As today's communication networks become more complex-as more users share peripherals, as more mission-critical tasks are accomplished over networks and as the need for faster access to information increases-a good foundation for these networks becomes increasingly important. The first step toward the adaptability, flexibility and longevity
required of today's networks begins with structured cabling-the foundation of any information system. It is vital that communications cabling be able to support a variety of applications and last for the life of a network. If that cabling is part of a well-designed structured cabling system, it can allow for easy administration of moves, adds and changes and smooth migration to new network topologies. On the other hand,"worry-about-it-when-you-need-to" systems will make moves, adds and changes a hassle and make new network topologies too difficult to implement. Network problems occur more often, and are more difficult and timeconsuming to troubleshoot.When communication systems fail, employees and assets sit idle, causing a loss of revenues and profits. Even worse, the perceptions of customers and suppliers can be adversely affected.
The purpose of this white paper is to present the advantages of using a standards-based structured cabling system for a business enterprise. The paper will cover a brief historical perspective of structured cabling, a review of the current standards, media types and performance criteria, system design and installation recommendations. Particular attention
will be given to the ANSI/TIA/EIA-568-A standard and the horizontal cabling subsystem in that standard.

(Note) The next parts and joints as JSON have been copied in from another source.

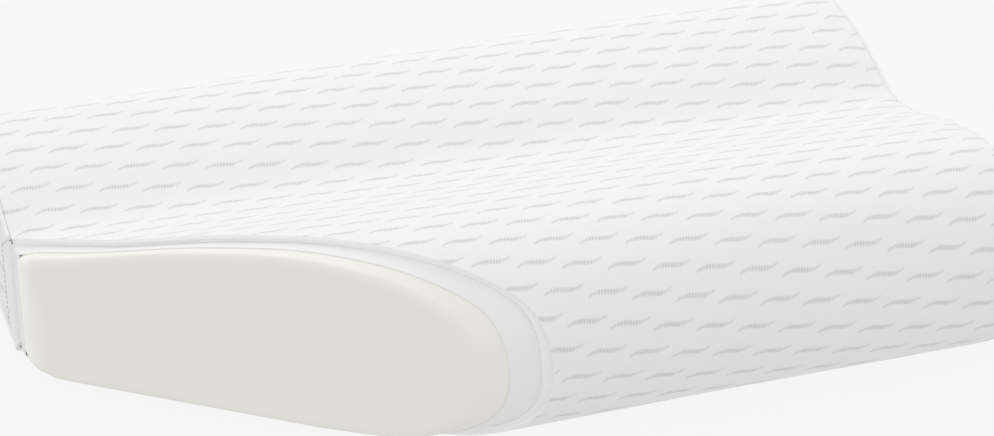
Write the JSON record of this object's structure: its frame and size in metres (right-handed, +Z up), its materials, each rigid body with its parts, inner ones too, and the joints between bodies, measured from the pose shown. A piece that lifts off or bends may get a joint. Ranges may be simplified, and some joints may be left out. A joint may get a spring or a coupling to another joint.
{
  "type": "bed pillow",
  "caption": "Contour bed pillow: wave-shaped foam core in an inner liner and a zipped knit cover, with one front corner sliced to show the layers.",
  "frame": {"origin": "middle of the pillow's footprint, on the surface it rests on", "axes": "+X along the pillow from the sliced end to the whole end, -Y towards the high front lobe, +Y towards the low back lobe and the zip, +Z up"},
  "size_m": [0.5, 0.3091, 0.1075],
  "materials": {
    "foam": "matt open-cell moulded foam",
    "liner_fabric": "smooth plain jersey",
    "lining_fabric": "smooth backing layer",
    "knit_fabric": "white jacquard knit",
    "seam_fabric": "rolled seam",
    "tape_fabric": "woven tape",
    "zip_plastic": "moulded",
    "zip_metal": "satin plated",
    "label_fabric": "satin ribbon, blank"
  },
  "bodies": {
    "pillow": {"foam_core": "foam", "inner_liner": "liner_fabric", "cover_lining": "lining_fabric", "cover_wrap": "knit_fabric", "end_panel_left": "knit_fabric", "end_panel_right": "knit_fabric", "end_piping_left": "seam_fabric", "end_piping_right": "seam_fabric", "zip_tape_upper": "tape_fabric", "zip_tape_lower": "tape_fabric", "zip_teeth_upper": "zip_plastic", "zip_teeth_lower": "zip_plastic", "zip_stop_upper": "zip_metal", "zip_stop_lower": "zip_metal", "zip_end_box": "zip_metal", "care_label": "label_fabric"},
    "slider": {"zip_slider": "zip_metal"},
    "pull": {"zip_pull": "zip_metal"}
  },
  "joints": [
    {"name": "zip_slide", "type": "slide", "parent": "pillow", "child": "slider", "axis": [-1, 0, 0], "range_m": [0, 0.33]},
    {"name": "pull_hinge", "type": "hinge", "parent": "slider", "child": "pull", "pos_m": [0.165, 0.1527, 0.037], "axis": [0, 0, -1], "range_deg": [0, 170]}
  ]
}
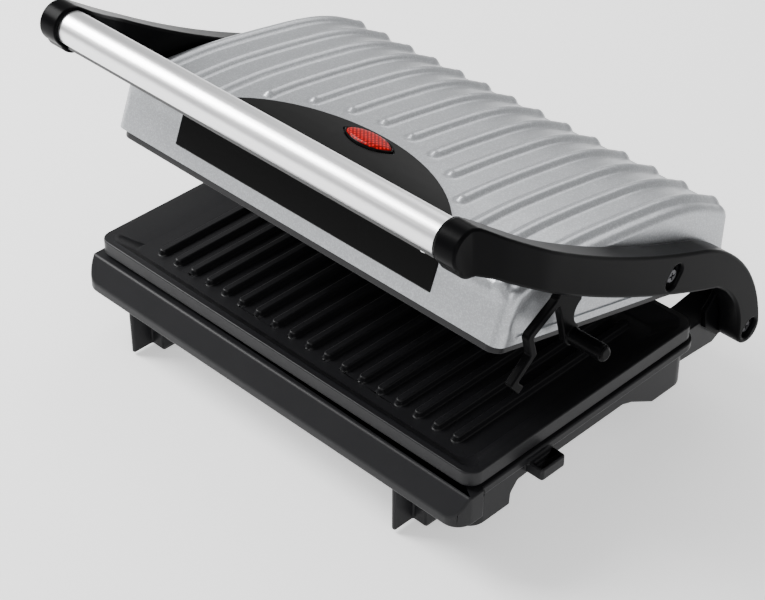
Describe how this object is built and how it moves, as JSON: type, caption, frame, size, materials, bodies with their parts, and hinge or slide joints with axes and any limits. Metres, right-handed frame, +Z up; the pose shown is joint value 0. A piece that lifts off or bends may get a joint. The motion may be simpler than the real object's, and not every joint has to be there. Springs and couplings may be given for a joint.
{
  "type": "panini press",
  "caption": "Countertop contact grill with a ribbed arched lid that floats between two swinging arms, a tubular handle, and a ribbed lower grill plate on a footed base.",
  "frame": {"origin": "middle of the outline at table level, the press standing on its feet with the lid half open", "axes": "+X to the press's own right-hand side as its user faces it from the handle side looking along +Y, +Y from the handle to the rear hinge, +Z up"},
  "size_m": [0.2872, 0.2065, 0.1853],
  "materials": {
    "housing_black": "satin moulded black plastic, slightly grey on the sloped front",
    "cover_steel": "dark coated sheet steel",
    "nonstick": "black non-stick coating on cast aluminium",
    "heater_steel": "dull grey heat-tinted tube",
    "shield_aluminium": "thin bright sheet",
    "ceramic_white": "glazed off-white ceramic",
    "terminal_white": "off-white plastic",
    "rubber_black": "matt black rubber",
    "screw_steel": "zinc-plated",
    "screw_chrome": "bright plated",
    "lid_silver": "fine-speckled satin silver paint",
    "panel_black": "satin black",
    "front_gloss": "deep gloss black",
    "lens_red": "clear bright red with a cross-hatched back, lit",
    "lamp_body": "off-white lamp holder",
    "arm_black": "smooth satin black plastic",
    "tube_aluminium": "satin drawn aluminium with fine lengthwise lines",
    "strip_black": "satin black",
    "pin_black": "blackened steel"
  },
  "bodies": {
    "base": {"base_housing": "housing_black", "base_bottom_cover": "cover_steel", "lower_grill_plate": "nonstick", "lower_heating_element": "heater_steel", "lower_heat_shield": "shield_aluminium", "lower_thermostat": "ceramic_white", "thermal_fuse": "ceramic_white", "terminal_block": "terminal_white", "lead_bush": "rubber_black", "foot_pads": "rubber_black", "base_screws": "screw_steel", "cover_screws": "screw_steel"},
    "handle": {"left_arm": "arm_black", "right_arm": "arm_black", "handle_tube": "tube_aluminium", "tube_strip": "strip_black", "handle_screws": "screw_chrome", "hinge_cover": "arm_black", "arm_cover_screws": "screw_steel", "hinge_pins": "pin_black", "lid_pivots": "pin_black", "latch_pin": "pin_black"},
    "lid": {"lid_shell": "lid_silver", "half_moon_panel": "panel_black", "front_plate": "front_gloss", "indicator_lens": "lens_red", "indicator_lamp": "lamp_body", "upper_grill_plate": "nonstick", "upper_heating_element": "heater_steel", "upper_heat_shield": "shield_aluminium", "upper_thermostat": "ceramic_white", "upper_plate_screws": "screw_steel"},
    "latch": {"latch": "arm_black"}
  },
  "joints": [
    {"name": "arm_hinge", "type": "hinge", "parent": "base", "child": "handle", "pos_m": [-0.0066, 0.0949, 0.0406], "axis": [1, 0, 0], "range_deg": [-60, 21.6]},
    {"name": "lid_float", "type": "hinge", "parent": "handle", "child": "lid", "pos_m": [-0.0066, 0.0306, 0.1034], "axis": [1, 0, 0], "range_deg": [-7, 19.3]},
    {"name": "latch_swing", "type": "hinge", "parent": "handle", "child": "latch", "pos_m": [0.123, -0.0316, 0.132], "axis": [1, 0, 0], "range_deg": [-5, 28]}
  ],
  "couplings": [
    {"joint": "lid_float", "follows": "arm_hinge", "ratio": -0.3194}
  ]
}
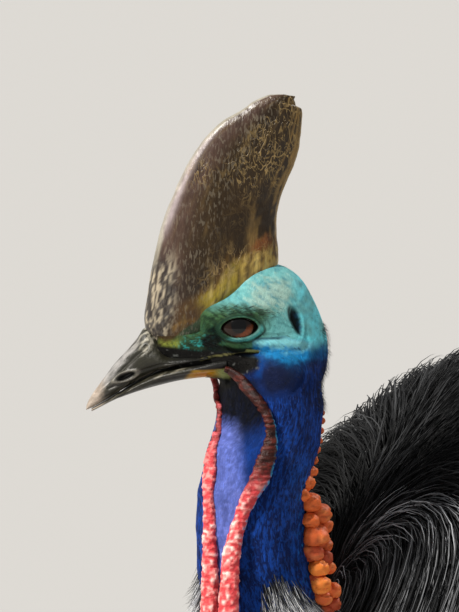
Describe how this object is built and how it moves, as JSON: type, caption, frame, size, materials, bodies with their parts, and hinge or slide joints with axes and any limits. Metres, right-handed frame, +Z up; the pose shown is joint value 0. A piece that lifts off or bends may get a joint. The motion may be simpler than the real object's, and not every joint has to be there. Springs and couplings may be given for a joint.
{
  "type": "life-size southern cassowary",
  "caption": "Standing flightless bird with a tall horn casque, bare blue neck with red wattles, drooping black plumage and dagger claws.",
  "frame": {"origin": "centre of the bird's box at floor level", "axes": "+Z up, the body faces -Y and +X is the bird's left; the head is turned to the bird's right"},
  "size_m": [0.4912, 0.8498, 1.149],
  "materials": {
    "head_skin": "bare turquoise to blue facial skin, soft and wrinkled",
    "neck_skin": "deep blue pleated bare skin",
    "casque_horn": "dark purplish brown horn, worn and streaked, half gloss",
    "bill_horn": "dark grey-brown horn with pale worn ridges",
    "eye_gloss": "wet orange-brown iris with a black pupil",
    "wattle_skin": "crimson wrinkled skin, slightly moist",
    "caruncle_skin": "orange to pink-red lumpy skin",
    "plumage": "glossy black hair-like plumes",
    "quill_horn": "bare black horny quills",
    "leg_scale": "grey-brown overlapping scutes",
    "claw_horn": "dark horn"
  },
  "bodies": {
    "root": {"head": "head_skin", "casque": "casque_horn", "bill_upper": "bill_horn", "bill_lower": "bill_horn", "eye_left": "eye_gloss", "eye_right": "eye_gloss", "neck": "neck_skin", "wattle_left": "wattle_skin", "wattle_right": "wattle_skin", "nape_caruncles": "caruncle_skin", "torso": "plumage", "tail": "plumage", "wing_left": "quill_horn", "wing_right": "quill_horn", "thigh_left": "plumage", "thigh_right": "plumage", "shank_left": "leg_scale", "shank_right": "leg_scale", "tarsus_left": "leg_scale", "tarsus_right": "leg_scale", "toe_inner_left": "leg_scale", "toe_middle_left": "leg_scale", "toe_outer_left": "leg_scale", "toe_inner_right": "leg_scale", "toe_middle_right": "leg_scale", "toe_outer_right": "leg_scale", "claw_inner_left": "claw_horn", "claw_middle_left": "claw_horn", "claw_outer_left": "claw_horn", "claw_inner_right": "claw_horn", "claw_middle_right": "claw_horn", "claw_outer_right": "claw_horn"}
  },
  "joints": []
}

The Evolution of Structured Cabling
In the early 1980s, when computers were first linked together in order to exchange information, many different cabling designs were used. Some companies built their systems to run over coaxial cables. Others thought that twinaxial or other cables would work best. With these cables, certain parameters had to be followed in order to make the system
work. Certain connectors had to be used, maximum cable distances had to be established and particular topologies were necessary.

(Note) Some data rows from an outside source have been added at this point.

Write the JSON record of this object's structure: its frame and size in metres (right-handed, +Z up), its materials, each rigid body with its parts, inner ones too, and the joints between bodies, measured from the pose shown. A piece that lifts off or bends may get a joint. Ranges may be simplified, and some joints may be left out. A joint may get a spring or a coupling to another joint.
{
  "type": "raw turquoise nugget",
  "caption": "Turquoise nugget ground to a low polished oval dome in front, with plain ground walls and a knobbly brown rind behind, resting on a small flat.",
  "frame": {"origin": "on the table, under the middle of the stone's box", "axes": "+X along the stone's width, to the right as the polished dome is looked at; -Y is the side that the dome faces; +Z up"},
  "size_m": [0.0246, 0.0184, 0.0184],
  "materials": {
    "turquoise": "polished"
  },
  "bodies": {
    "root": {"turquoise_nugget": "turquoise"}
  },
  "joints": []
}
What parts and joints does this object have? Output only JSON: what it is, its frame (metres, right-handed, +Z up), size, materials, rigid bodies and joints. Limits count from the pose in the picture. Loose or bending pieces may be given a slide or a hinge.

By defining every aspect of their system, manufacturers "locked" customers into a proprietary system. One manufacturer's system would not work with another, or run over any other type of cabling. If a customer decided to change systems, not only would new electronics and software need to be purchased, but new cabling would need to be installed as well. Troubleshooting proprietary systems was very difficult and time-consuming compared to today's structured systems. A problem at one workstation could bring the entire proprietary system down, leaving no indication to the network manager where the problem may have occurred. In the case of a daisy-chain topology, troubleshooting consisted of starting at one machine and physically tracing the cables to each of the other machines on the network.
Eventually, the cause of the problem, such as a broken connection,was found. Once repairs were completed, the system would be back on line. This troubleshooting process could last hours-or days-leaving users sitting idle. Moves, adds or changes were also difficult with a proprietary system. Each time a new machine was added to the network, new cable had to be installed and inserted into the ring or attached to the bus. Furthermore, the whole system might have had to come down to add the new user.